The next work week was pretty uneventful, and eventually we made it to our next days off. Now that the East fire was under control and the East Entrance Road was open again, we took our dog Cookie over to Cody WY to a kennel and came back into the park to stay at one of the lodges at Canyon for a couple of nights since we had been given three days off this time.

The Norris Geyser Basin is only a few miles west from Canyon so we paid it a visit. Because of unusually high ground and water temperatures, the Park Service had closed access to much of this basin, fearing that his might presage violent and dangerous thermal activity.


A thermal pool in the Norris Basin. Steamboat Geyser, located in the Norris Basin, is reputed to be the largest in the world. Its major eruptions go up to 300 feet in the air, but it is irregular, infrequent, and unpredictable. Steamboat has had several major eruptions in the last two years, the most recent, as this is written, being five months ago in April 2003. Minor eruptions of 10 to 15 feet are fairly common, though, happening several times an hour and teasing the visitor into thinking this might be the beginning of "'the big one".


Returning to Canyon, we stopped by the Virginia Cascades. Here the Gibbon River flows through a steep walled canyon and plunges many feet in an impressive display, even in this late summer low flow period.

Staying at Canyon, we were just a few miles from Hayden Valley, so we ventured out in the evenings to view wildlife.


Mule deer doe with two fawns, their spots nearly faded as autumn approaches. Mule deer buck with his antlers still in velvet.
In September, the solitary male elk come down from the higher country and start rounding up their harems of females as mating season approaches. As dusk came on we saw several bulls with their harems and could hear the males' loud, high mating cries, known as "bugling". We sat in the truck and listened to the elk bugle long after it was much too dark to see anything.
Audio file of elk bugling

Courtesy Dr. Bill Forbes, Indiana University of Pennsylvania, used with permission


But we didn't always have to go looking for wildlife, sometimes it came to us.
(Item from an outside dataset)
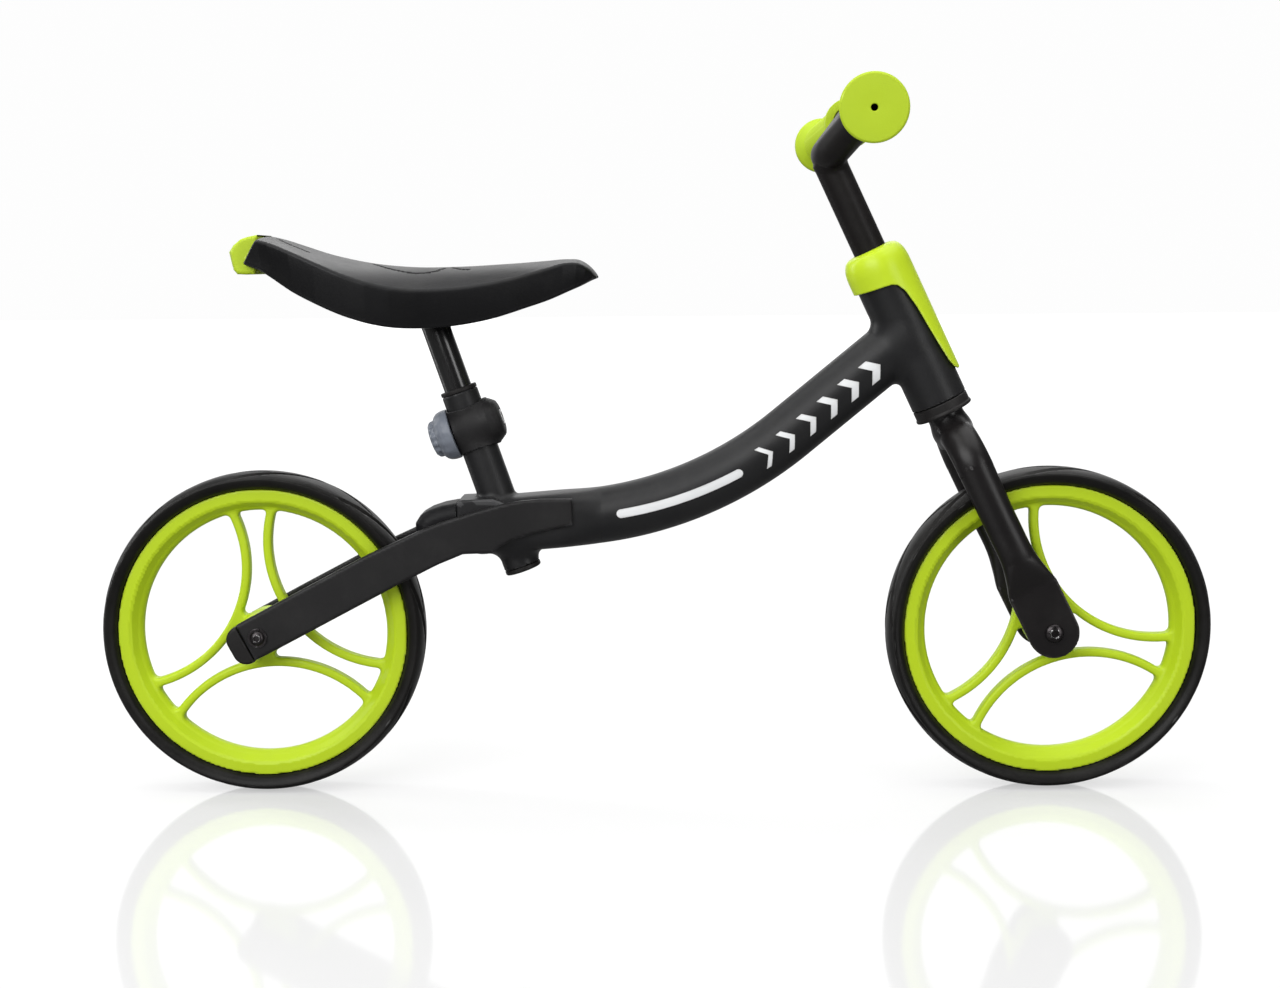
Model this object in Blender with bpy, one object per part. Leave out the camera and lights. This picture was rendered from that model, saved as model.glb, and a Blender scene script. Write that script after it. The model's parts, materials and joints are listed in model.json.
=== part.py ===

This bison stayed around the front of our lodge at Canyon for several hours -- that's the window to our first floor room with Sherry standing out on the Lodge's porch. Later we found it difficult to back our truck out when we wanted to go exploring. The next day we heard some Canyon employees referring to him as "Norm", so apparently this bison was a fixture around the lodging at Canyon. We assumed this was a reference to the character in the television program Cheers - Norm was large, had curly dark hair, and was always hanging around.